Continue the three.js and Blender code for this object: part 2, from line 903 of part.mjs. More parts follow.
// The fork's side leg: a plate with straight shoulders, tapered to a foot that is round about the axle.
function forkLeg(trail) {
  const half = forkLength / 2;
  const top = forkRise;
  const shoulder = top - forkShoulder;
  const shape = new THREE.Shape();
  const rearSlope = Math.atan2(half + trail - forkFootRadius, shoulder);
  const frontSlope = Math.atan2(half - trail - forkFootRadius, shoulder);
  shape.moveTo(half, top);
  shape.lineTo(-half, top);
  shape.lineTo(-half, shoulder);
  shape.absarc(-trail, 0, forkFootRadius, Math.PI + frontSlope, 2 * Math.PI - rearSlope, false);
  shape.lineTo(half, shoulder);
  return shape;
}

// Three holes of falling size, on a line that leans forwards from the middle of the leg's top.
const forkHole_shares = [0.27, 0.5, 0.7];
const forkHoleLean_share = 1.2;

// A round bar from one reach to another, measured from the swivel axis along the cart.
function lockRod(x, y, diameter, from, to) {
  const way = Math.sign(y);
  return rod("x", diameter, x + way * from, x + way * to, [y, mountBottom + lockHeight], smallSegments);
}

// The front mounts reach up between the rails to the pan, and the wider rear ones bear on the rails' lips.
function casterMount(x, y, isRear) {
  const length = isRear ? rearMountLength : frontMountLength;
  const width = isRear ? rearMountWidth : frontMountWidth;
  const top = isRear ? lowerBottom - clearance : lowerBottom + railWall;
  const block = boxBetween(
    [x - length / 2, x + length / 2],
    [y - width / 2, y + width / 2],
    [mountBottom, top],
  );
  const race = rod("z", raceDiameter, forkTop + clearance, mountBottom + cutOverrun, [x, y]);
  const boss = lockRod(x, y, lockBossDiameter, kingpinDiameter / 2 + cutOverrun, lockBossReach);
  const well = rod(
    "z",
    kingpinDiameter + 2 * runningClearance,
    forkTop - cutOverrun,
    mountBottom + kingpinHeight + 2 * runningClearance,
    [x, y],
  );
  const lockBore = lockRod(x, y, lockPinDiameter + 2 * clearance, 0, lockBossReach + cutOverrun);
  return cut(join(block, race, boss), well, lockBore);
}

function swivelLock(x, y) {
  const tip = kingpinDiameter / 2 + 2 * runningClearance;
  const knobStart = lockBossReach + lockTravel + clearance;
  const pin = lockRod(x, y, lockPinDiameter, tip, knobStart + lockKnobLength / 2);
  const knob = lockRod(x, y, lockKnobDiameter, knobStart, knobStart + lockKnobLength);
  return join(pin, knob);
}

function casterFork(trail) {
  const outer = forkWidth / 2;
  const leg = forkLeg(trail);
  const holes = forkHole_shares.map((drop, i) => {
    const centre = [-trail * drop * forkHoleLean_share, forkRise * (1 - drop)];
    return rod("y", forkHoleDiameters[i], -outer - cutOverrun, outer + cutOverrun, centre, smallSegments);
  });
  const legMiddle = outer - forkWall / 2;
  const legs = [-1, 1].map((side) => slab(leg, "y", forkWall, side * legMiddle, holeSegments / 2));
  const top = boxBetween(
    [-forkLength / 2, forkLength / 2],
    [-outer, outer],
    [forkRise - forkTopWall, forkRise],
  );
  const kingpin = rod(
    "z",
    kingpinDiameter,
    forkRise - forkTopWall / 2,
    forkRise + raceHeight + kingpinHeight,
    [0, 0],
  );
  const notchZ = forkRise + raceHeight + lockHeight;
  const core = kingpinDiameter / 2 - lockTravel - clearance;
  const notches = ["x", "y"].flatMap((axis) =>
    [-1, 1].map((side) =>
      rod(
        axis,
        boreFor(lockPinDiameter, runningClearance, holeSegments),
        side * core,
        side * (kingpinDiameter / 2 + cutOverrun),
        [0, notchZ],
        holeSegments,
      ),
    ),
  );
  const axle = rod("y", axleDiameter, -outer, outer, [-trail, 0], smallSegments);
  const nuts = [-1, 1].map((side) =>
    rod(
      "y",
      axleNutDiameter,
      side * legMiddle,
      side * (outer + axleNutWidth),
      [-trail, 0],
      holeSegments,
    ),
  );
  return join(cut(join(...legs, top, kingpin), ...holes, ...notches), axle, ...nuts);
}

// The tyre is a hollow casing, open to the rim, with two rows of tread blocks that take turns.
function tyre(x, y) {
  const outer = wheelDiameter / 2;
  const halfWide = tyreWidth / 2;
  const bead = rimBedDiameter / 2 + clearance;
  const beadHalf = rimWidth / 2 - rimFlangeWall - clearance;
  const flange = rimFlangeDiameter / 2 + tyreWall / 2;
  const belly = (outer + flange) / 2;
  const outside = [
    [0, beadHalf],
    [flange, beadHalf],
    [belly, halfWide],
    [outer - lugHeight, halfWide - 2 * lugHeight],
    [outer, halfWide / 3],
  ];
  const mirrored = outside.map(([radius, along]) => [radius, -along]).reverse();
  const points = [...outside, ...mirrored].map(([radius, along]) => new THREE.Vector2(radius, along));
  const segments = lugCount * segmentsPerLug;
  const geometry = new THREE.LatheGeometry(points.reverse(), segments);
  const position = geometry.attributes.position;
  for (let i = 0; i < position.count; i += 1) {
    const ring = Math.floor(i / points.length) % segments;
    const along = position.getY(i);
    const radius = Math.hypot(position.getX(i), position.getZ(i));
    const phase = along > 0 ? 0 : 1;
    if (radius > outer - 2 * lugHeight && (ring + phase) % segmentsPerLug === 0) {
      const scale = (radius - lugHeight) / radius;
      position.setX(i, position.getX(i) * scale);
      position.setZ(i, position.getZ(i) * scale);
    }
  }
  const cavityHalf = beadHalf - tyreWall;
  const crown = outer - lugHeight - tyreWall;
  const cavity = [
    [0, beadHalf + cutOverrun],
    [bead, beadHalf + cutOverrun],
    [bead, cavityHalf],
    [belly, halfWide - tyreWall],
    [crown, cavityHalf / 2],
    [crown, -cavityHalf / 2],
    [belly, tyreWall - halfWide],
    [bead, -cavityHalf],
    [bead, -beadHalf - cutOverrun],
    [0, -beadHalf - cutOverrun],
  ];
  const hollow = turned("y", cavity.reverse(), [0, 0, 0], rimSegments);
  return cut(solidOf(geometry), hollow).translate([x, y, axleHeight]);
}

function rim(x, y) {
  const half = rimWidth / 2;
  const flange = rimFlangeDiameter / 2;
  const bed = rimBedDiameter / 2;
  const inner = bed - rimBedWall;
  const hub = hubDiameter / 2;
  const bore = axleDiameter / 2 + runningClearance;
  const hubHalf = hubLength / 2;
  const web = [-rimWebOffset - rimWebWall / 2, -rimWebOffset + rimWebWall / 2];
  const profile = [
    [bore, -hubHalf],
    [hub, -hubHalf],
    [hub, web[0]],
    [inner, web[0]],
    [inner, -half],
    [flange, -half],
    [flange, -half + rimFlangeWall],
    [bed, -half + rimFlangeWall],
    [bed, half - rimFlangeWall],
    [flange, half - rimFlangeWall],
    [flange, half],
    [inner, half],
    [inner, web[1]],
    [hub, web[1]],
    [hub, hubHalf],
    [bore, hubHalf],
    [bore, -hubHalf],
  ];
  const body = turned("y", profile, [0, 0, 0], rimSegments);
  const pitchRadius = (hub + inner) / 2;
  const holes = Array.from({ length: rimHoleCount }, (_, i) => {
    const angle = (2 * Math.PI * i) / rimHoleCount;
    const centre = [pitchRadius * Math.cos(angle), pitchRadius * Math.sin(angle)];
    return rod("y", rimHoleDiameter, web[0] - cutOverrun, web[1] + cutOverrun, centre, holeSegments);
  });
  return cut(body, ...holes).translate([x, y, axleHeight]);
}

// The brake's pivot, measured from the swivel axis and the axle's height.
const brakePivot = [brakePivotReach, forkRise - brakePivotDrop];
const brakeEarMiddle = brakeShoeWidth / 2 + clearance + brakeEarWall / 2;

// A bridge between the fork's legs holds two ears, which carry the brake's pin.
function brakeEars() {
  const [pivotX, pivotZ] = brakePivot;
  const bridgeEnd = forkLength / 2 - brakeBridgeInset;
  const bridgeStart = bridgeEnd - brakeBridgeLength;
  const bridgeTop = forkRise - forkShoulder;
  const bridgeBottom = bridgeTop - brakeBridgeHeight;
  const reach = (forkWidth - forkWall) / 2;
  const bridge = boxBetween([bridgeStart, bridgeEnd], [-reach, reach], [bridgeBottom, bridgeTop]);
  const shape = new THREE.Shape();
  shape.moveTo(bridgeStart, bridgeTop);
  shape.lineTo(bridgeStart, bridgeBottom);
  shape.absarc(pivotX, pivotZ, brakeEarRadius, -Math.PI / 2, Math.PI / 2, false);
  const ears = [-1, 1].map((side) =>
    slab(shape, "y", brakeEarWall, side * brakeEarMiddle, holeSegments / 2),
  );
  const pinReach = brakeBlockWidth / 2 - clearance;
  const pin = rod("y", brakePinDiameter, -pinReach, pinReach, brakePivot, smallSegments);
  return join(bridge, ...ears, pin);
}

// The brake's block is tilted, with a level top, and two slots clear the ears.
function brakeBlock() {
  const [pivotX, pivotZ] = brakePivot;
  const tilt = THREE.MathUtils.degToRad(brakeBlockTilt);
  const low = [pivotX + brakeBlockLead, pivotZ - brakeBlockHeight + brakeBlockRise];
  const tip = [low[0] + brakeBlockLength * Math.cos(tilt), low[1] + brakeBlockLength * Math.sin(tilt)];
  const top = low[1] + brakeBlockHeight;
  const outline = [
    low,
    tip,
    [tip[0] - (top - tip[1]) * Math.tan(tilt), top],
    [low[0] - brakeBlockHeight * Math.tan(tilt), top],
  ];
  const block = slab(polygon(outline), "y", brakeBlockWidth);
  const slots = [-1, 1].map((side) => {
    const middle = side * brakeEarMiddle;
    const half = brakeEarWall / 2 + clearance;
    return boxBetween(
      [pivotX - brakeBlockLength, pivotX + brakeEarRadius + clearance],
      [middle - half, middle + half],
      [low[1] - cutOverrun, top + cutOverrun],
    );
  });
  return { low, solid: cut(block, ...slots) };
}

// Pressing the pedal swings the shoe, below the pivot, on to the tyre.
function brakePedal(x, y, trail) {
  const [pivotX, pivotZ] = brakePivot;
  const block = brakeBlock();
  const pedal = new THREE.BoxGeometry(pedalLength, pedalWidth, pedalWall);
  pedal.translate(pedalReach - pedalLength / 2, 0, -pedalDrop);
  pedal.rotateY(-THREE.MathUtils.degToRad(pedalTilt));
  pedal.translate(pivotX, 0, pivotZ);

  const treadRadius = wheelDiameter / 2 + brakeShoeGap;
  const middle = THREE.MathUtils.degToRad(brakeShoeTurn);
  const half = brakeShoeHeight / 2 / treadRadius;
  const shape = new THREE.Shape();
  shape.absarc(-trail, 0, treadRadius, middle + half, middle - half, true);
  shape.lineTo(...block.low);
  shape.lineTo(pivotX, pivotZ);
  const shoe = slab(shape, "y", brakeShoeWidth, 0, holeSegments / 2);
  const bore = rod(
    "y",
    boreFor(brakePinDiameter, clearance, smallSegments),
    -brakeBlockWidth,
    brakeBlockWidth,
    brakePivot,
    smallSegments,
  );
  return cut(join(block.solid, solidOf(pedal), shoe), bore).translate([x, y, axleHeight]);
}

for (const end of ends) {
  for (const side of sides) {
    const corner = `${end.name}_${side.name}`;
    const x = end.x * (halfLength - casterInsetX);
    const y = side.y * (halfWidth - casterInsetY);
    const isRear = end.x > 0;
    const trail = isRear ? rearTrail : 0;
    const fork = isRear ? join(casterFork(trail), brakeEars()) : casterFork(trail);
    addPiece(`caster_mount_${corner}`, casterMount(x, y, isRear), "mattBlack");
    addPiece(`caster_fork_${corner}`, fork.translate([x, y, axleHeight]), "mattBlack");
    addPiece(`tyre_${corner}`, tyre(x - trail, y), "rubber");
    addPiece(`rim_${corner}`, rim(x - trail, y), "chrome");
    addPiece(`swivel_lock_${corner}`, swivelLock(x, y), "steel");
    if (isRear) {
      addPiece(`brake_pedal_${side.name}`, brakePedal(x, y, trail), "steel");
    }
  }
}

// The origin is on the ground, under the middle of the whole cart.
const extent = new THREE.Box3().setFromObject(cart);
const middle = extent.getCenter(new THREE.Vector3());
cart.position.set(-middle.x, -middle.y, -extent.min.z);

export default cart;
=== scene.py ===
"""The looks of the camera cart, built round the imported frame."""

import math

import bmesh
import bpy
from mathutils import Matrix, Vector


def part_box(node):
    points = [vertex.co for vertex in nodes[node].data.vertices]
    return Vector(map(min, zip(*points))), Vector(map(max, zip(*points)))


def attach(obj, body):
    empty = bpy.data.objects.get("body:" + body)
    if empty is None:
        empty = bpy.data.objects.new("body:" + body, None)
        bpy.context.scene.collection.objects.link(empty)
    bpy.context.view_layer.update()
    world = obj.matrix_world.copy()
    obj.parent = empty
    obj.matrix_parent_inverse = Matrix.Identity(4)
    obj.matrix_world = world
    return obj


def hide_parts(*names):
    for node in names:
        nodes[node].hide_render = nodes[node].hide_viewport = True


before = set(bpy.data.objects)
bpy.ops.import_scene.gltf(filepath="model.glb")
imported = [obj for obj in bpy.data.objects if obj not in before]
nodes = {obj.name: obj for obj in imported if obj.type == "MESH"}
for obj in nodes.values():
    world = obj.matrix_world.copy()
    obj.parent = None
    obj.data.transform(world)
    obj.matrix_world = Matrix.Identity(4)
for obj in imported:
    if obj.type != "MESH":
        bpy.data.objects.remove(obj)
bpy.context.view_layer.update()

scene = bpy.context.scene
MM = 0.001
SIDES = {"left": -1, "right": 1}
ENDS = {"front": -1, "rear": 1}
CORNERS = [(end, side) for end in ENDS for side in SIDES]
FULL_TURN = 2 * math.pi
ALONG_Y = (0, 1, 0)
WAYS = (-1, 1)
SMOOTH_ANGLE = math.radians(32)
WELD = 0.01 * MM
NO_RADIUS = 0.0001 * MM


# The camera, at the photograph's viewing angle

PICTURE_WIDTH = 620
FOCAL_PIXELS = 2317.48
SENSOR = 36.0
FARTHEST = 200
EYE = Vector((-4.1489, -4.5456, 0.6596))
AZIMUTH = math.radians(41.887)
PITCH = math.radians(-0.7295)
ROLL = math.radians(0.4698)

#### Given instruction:
Go through the material above and output exactly the lines from the one containing "the whole cart." through the one containing "if empty is".

#### Solution for this problem:
// The origin is on the ground, under the middle of the whole cart.
const extent = new THREE.Box3().setFromObject(cart);
const middle = extent.getCenter(new THREE.Vector3());
cart.position.set(-middle.x, -middle.y, -extent.min.z);

export default cart;
=== scene.py ===
"""The looks of the camera cart, built round the imported frame."""

import math

import bmesh
import bpy
from mathutils import Matrix, Vector


def part_box(node):
    points = [vertex.co for vertex in nodes[node].data.vertices]
    return Vector(map(min, zip(*points))), Vector(map(max, zip(*points)))


def attach(obj, body):
    empty = bpy.data.objects.get("body:" + body)
    if empty is None:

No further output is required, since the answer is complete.